I once put this question to a friend who is a retired professor and fellow stock market enthusiast. After a particularly interesting discussion of our favorite companies, and efforts to understand the world of investing, I threw up my hands and confessed that I sometimes wondered why we all struggled so hard at times to get ahead, by making even more money.

After all, we all just seem to end up in a nursing home in the end. My friend looked around a bit and said in all sincerity,

"Maybe, if you have some money, they give you a room with a view..."

Saving, and sacrificing are worthwhile endeavors. The challenge of cutting where we're able, can be a worthwhile thing in itself. You not only put more money in your bank account, but the discipline forces you to use resources sensibly.

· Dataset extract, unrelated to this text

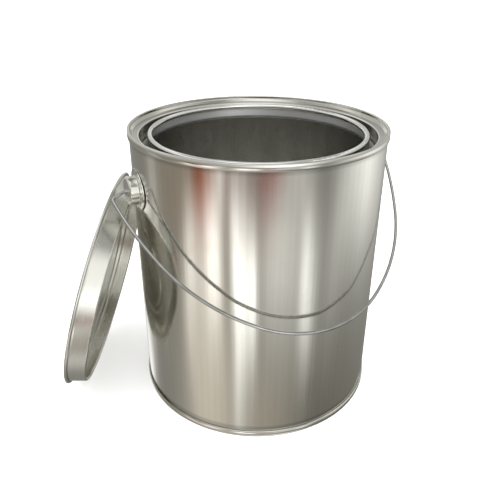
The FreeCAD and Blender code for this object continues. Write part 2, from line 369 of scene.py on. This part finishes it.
def drawn_wire():
    """Bright drawn steel wire with a thin zinc coat: fine grain, a grey bloom and small nicks."""
    material, g, shader = surface("drawn_wire")
    place = g.place()
    bloom = g.noise(place, scale=160.0, detail=4.0, roughness=0.6)
    grain = g.noise(place, scale=1500.0, detail=3.0)
    nicks = g.span(g.noise(place, scale=620.0, detail=5.0, roughness=0.8), 0.62, 0.72)
    colour = g.blend(g.span(bloom, 0.35, 0.7), grey(0.42, 0.02), grey(0.54, 0.015))
    colour = g.blend(g.math("MULTIPLY", nicks, 0.5), colour, grey(0.30, 0.03))
    g.put(colour, shader["Base Color"])
    rough = g.total(g.span(bloom, 0.3, 0.7, 0.10, 0.17), g.math("MULTIPLY", nicks, 0.2))
    g.put(rough, shader["Roughness"])
    shader["Metallic"].default_value = 1.0
    g.put(g.bump(g.total(grain, nicks), 0.000008), shader["Normal"])
    return material


def compound():
    """Cured sealing compound: dull, slightly uneven."""
    material, g, shader = surface("sealing_compound")
    place = g.place()
    lumps = g.noise(place, scale=500.0, detail=4.0)
    g.put(g.blend(lumps, (0.42, 0.37, 0.29, 1.0), (0.55, 0.50, 0.41, 1.0)), shader["Base Color"])
    g.put(g.span(lumps, 0.3, 0.7, 0.55, 0.75), shader["Roughness"])
    g.put(g.bump(lumps, 0.00004), shader["Normal"])
    return material


def coat(material, *names):
    for name in names:
        mesh = NODES[name].data
        mesh.materials.clear()
        mesh.materials.append(material)
        for face in mesh.polygons:
            face.material_index = 0


def floor():
    """A wide pale floor, left out of reflections: the tin mirrors the studio below it too."""
    mesh = bpy.data.meshes.new("floor")
    half = 5.0
    corners = [(-half, -half, 0), (half, -half, 0), (half, half, 0), (-half, half, 0)]
    mesh.from_pydata(corners, [], [(0, 1, 2, 3)])
    plane = bpy.data.objects.new("floor", mesh)
    bpy.context.scene.collection.objects.link(plane)
    material, g, shader = surface("pale_floor")
    cloud = g.noise(g.place(), scale=3.0, detail=2.0)
    g.put(g.blend(cloud, (0.90, 0.90, 0.90, 1.0), (0.92, 0.92, 0.92, 1.0)), shader["Base Color"])
    shader["Roughness"].default_value = 0.9
    shader["Specular IOR Level"].default_value = 0.0
    mesh.materials.append(material)
    plane.visible_glossy = False
    plane.visible_shadow = False


def panel(g, direction, azimuth, elevation, width, height, strength, colour=WHITE):
    """The light of one soft panel, fading out at its edges."""
    across, above = direction
    turn = g.math("WRAP", g.math("SUBTRACT", across, azimuth), 180.0, -180.0)
    rise = g.math("SUBTRACT", above, elevation)
    near = g.total(
        g.math("POWER", g.math("DIVIDE", turn, width), 2.0),
        g.math("POWER", g.math("DIVIDE", rise, height), 2.0),
    )
    fade = g.math("EXPONENT", g.math("MULTIPLY", near, -1.0))
    return g.scale(colour, g.math("MULTIPLY", fade, strength))


def studio():
    """The soft light round the can: a pale room, brighter above, with soft panels."""
    world = bpy.data.worlds.new("studio")
    bpy.context.scene.world = world
    world.use_nodes = True
    g = Graph(world.node_tree)
    x, y, z = g.split(g.add("ShaderNodeTexCoord").outputs["Generated"])
    degrees = math.degrees(1.0)
    across = g.math("MULTIPLY", g.math("ARCTAN2", y, x), degrees)
    above = g.math("MULTIPLY", g.math("ARCSINE", z), degrees)
    low = (0.264, 0.258, 0.236, 1.0)
    middle = (0.50, 0.50, 0.48, 1.0)
    high = (1.5, 1.5, 1.5, 1.0)
    light = g.blend(g.span(above, -16.0, 4.0, smooth=True), low, middle)
    light = g.blend(g.span(above, 42.0, 78.0, smooth=True), light, high)
    for settings in PANELS:
        light = g.vector("ADD", light, panel(g, (across, above), *settings))

    seen = g.add("ShaderNodeLightPath").outputs["Is Camera Ray"]
    back = g.add("ShaderNodeBackground")
    g.put(g.blend(seen, light, (*WHITE, 1.0)), back.inputs["Color"])
    output = g.add("ShaderNodeOutputWorld")
    g.put(back.outputs[0], output.inputs[0])


def lamps():
    """Two very wide soft lights from above: a key that casts a faint shadow, and a fill."""
    for name, energy, shadow in (("key", 0.9, True), ("fill", 3.4, False)):
        lamp = bpy.data.lights.new(name, "SUN")
        lamp.energy = energy
        lamp.angle = math.radians(120)
        lamp.use_shadow = shadow
        light = bpy.data.objects.new(name, lamp)
        bpy.context.scene.collection.objects.link(light)
        light.location = (0, 0, 2)
        light.visible_glossy = False


def camera():
    """The photograph's viewing angle. yaw turns right from +Y, pitch looks down, roll tilts."""
    data = bpy.data.cameras.new("camera")
    data.sensor_fit = "HORIZONTAL"
    data.sensor_width = 36.0
    data.lens = 39.472
    data.clip_start = 0.02
    data.clip_end = 50.0
    yaw, pitch, roll = (math.radians(a) for a in (26.195, 26.420, 0.358))
    right = Vector((math.cos(yaw), -math.sin(yaw), 0.0))
    ahead = Vector((
        math.sin(yaw) * math.cos(pitch),
        math.cos(yaw) * math.cos(pitch),
        -math.sin(pitch),
    ))
    up = right.cross(ahead)
    turned_right = right * math.cos(roll) + up * math.sin(roll)
    turned_up = up * math.cos(roll) - right * math.sin(roll)
    pose = Matrix((turned_right, turned_up, -ahead)).transposed().to_4x4()
    pose.translation = Vector((-0.16219, -0.31832, 0.28417))
    view = bpy.data.objects.new("camera", data)
    bpy.context.scene.collection.objects.link(view)
    view.matrix_world = pose
    bpy.context.scene.camera = view


SEAMS = (SEAM / 2, TOP - SEAM / 2)
coat(wall_tin(), "body_shell")
coat(pressed_tin("pressed_ring", CAN_BASE, UP, seams=SEAMS), "top_ring", "bottom_end")
coat(pressed_tin("pressed_lid", LID_CENTRE, LID_AXIS, 0.73, 0.19), "lid")
coat(pressed_tin("pressed_ears", EARS_CENTRE, SIDE, 0.70, 0.14), "ear_left", "ear_right")
coat(drawn_wire(), "bail")
coat(compound(), "top_seam_seal", "bottom_seam_seal")

floor()
studio()
lamps()
camera()
bpy.context.scene.view_settings.view_transform = "Standard"
bpy.context.scene.cycles.max_bounces = 24
bpy.context.scene.cycles.glossy_bounces = 24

It requires you think creatively.

How far a person takes this line of thinking is a matter of personal lifestyle choice. You decide how far you want to take it. Some, like myself, will go to the extreme because they know it is the only way they can build enough momentum to keep themselves enthusiastic about the cause.

Others may shy on the side of slower, more incremental gains, confident that this approach too, will get them closer to their goals over time. Either way, try to keep in mind that despite any setbacks the challenge remains.

A runner may exercise not so much for the idea of getting to a certain place, but rather because she believes the effort is good for her body and her health. Similarly, the effort of saving and sacrifice makes us healthier in mind and spirit - even when we don't immediately achieve our goals.

The struggle keeps you sharp. It makes you a better, stronger person.

If you meet with obstacles, do not despair. Setbacks are a normal occurrence in life. Pick yourself up; dust yourself off, and get back in the race.

The spoils usually go to the disciplined, the determined, and the persistent. Real reward in life comes from knowing you did the best under the circumstances, with what you had.

Who knows, someday when you're old and crotchety, you too may rate a room with a view.